Tont is dispatched back to London where his chief briefs him on the incomplete details of Operation April Fool/UNO (United Nations Organisation) gathered from the recovered microfilm. Goldsinger is employed by Red China to use his international music corporation to destroy by unknown means the Headquarters of the United Nations in New York in retaliation for Red China being refused entry. Warning Tont that 007 3/4 will replace him if Tont wastes time or fails, Tont is sent to pursue Goldsinger to his headquarters in Italy to discover his plans to attack the United Nations building. In order to blend in with the population, Tont is given the identity of Giacomino Tontonati and a Fiat 500 D equipped with a multitude of secret weapons and special devices. Tont's third encounter with Goldsinger will affect the entire world.,

== Soundtrack ==
In addition to the parody of specific plot elements and characters from Goldfinger, the film features a spoof variation of John Barry's Shirley Bassey title song. As part of the plot Tont believes that Goldsinger's messages to initiate his scheme are somehow hidden in popular songs, Tont views film clips featuring Gianni Morandi, Pino Donaggio and Valeria Piaggio.

== Reaction ==
During the height of the James Bond mania in 1965, so many Italian films used "007" that United Artists informed the Italian film industry that only James Bond could be 007, and threatened legal action.

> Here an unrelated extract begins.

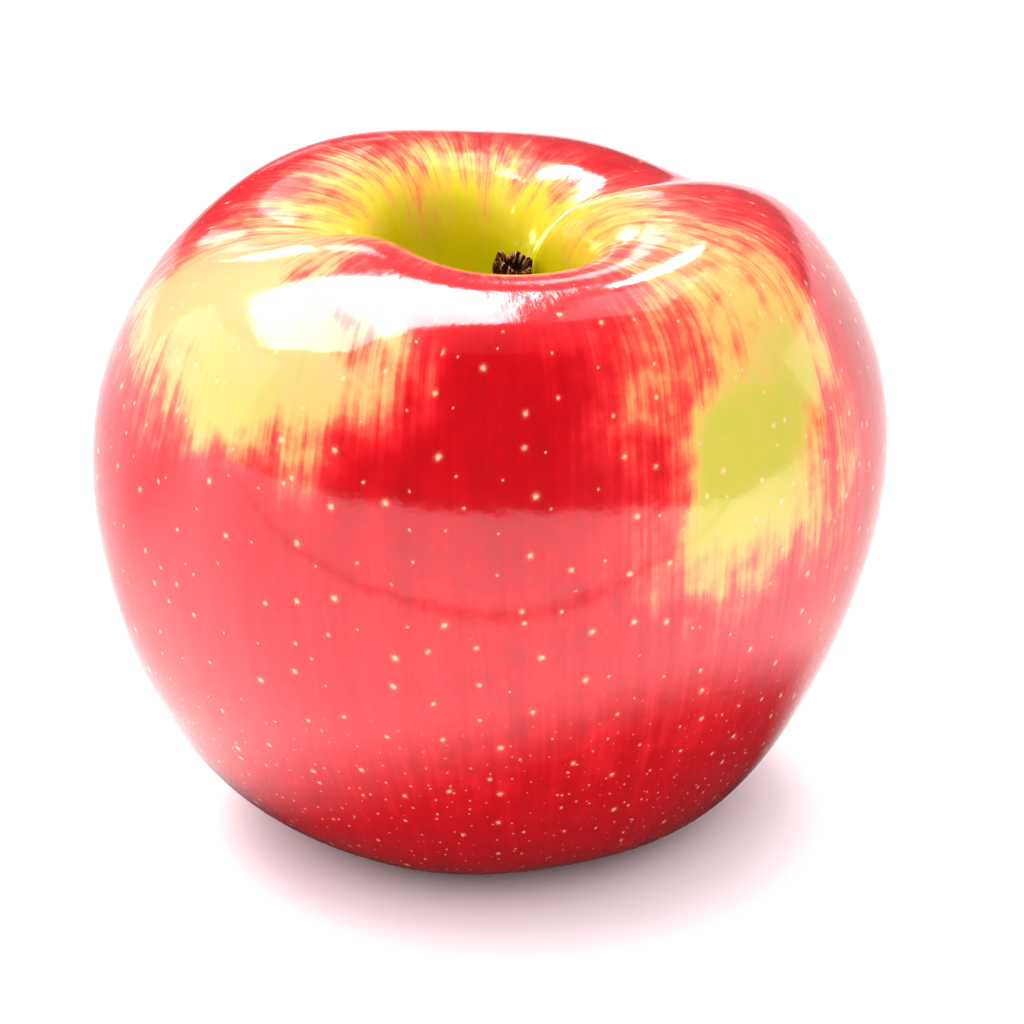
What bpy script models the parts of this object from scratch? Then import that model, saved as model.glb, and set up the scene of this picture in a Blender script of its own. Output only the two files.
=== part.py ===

Goldsinger was not given an American theatrical release but it was one of a package of twenty English dubbed Continental European films to be shown on American television from August 1966 by the RKO General and Independent Television Corporation
In 1967 an American court ruled in favour of United Artists and Danjaq, the producers of the James Bond 007-film series to prevent RKO from screening James Tont – Operation Goldsinger.